The Airport's third terminal  


FE Team | Published: December 12, 2019 22:01:57 | Updated: December 14, 2019 22:00:30


The Airport's third terminal  

The third terminal of the Hazrat Shahjalal International Airport (HSIA) has been coming in news for quite some time now since its first approval by the Executive Committee of the National Economic Council (ECNEC) in 2017. Now after two years the project has been approved again after revision with cost escalation of nearly 60 per cent and time extension by three years up to June 2025. The new cost of Tk 213 billion and the time addition are not due to any policy-makers' lapse, but as things stand out, the initial estimates, both in terms of money and time, were done by technocrats and bureaucrats working at the Civil Aviation Authority of Bangladesh (CAAB). As the Planning Minister explained after the ECNEC meeting on Tuesday last, the necessity of the revision even before start of work was needed because of the growing demand from passengers of various facilities at a modern airport by an ever increasing traffic load. Besides, a second revision is very much within the Planning Commission rules.  It is not however unique with the CAAB only, other departments of the government suffer from the same folly, a fact that meaningfully gave the headline of the news on the Financial Express as "CAAB too follows the trend".

That the project is a consortium of three countries, Bangladesh, Japan and South Korea, underlines the seriousness of the knowhow and technicalities involved in establishing a modern terminal at an airport. The consortium has been named `Aviation Dhaka Consortium' (ADC).
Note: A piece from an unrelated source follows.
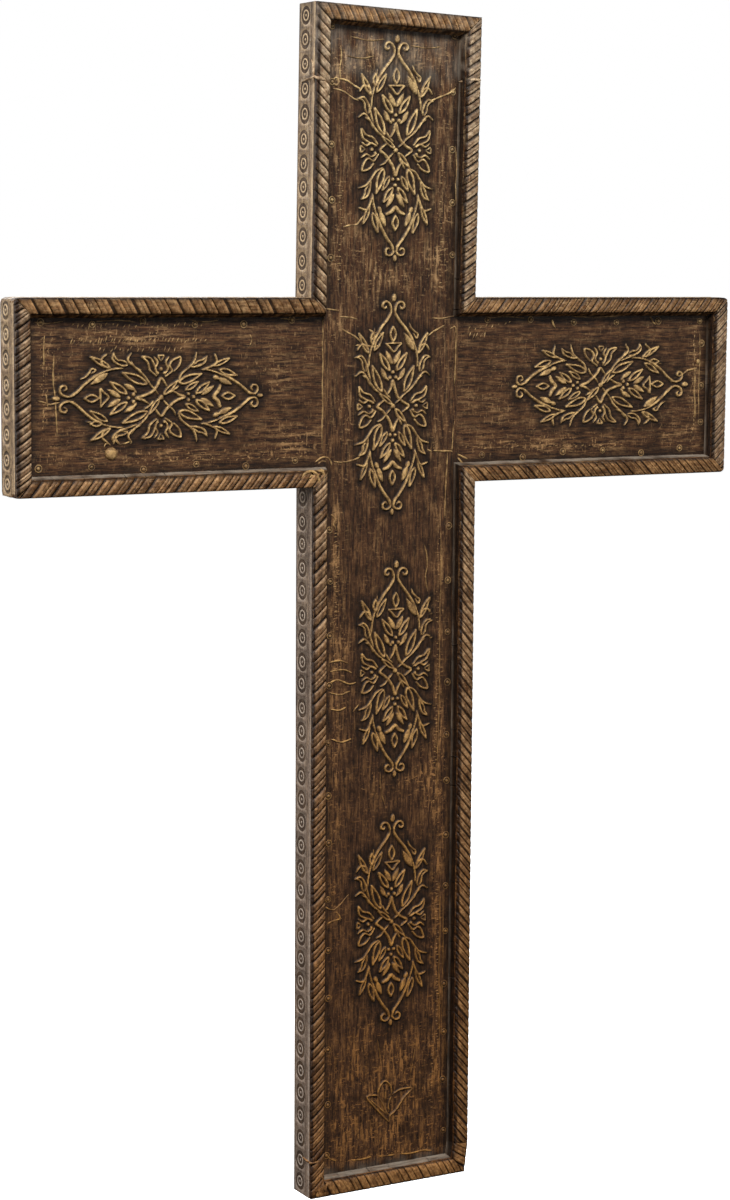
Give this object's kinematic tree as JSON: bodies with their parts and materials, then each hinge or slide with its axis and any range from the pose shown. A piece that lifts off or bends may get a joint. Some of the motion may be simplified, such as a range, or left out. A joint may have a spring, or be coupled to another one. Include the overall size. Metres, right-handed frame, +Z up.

That the Japan International Cooperation Agency (JICA) is providing the 'lion's share' of the project cost once again proves that the Japanese have always been at the forefront of helping Bangladesh's development projects. The third terminal's necessity is underlined by an annual growth of passengers by over three per cent and that of cargo by over seven per cent. The recent onion crisis has underlined that cargo that normally would have come through railway, roads river lanes and short sea routes from India had to be airlifted from far away sources like Egypt, Turkey and Pakistan. This is one aspect that also underscores the importance of improved cargo-handling facilities at the new terminal or elsewhere in the airport area. By the standards of international civil aviation rating, HSIA needs further upgrading. Hopefully the new terminal will take care of some of the shortfalls.

Since the issue of project revision has come to the focus, it should once again alert the planning bureaucracy including technocrats about more realistic cost calculation and time fixation at the very start. Development partners have always mentioned about these two deficiencies of the Bangladesh planning paradigm. Projects start at a low level in departments or offices. It has always been a tradition to present something in a document shape without going very seriously and meticulously into the details. That creates problems later on and calls for revisions. Now that the Economic Cadre has reportedly been merged with the Administrative Cadre, special training will be needed for the people to deal with project preparation and implementation. Specialisation in such matters is crucial. It is clear that the CAAB, dealing with highly sophisticated issues, must be endowed with skilled manpower urgently. It is admirable that they could recover the land for the third terminal that was leased out inconsiderately to some private investors. Now that the third terminal is finally on its way with the ADC consortium, HSIA would take a better shape on the time scale set for it and the outside world find a better entry point to Bangladesh.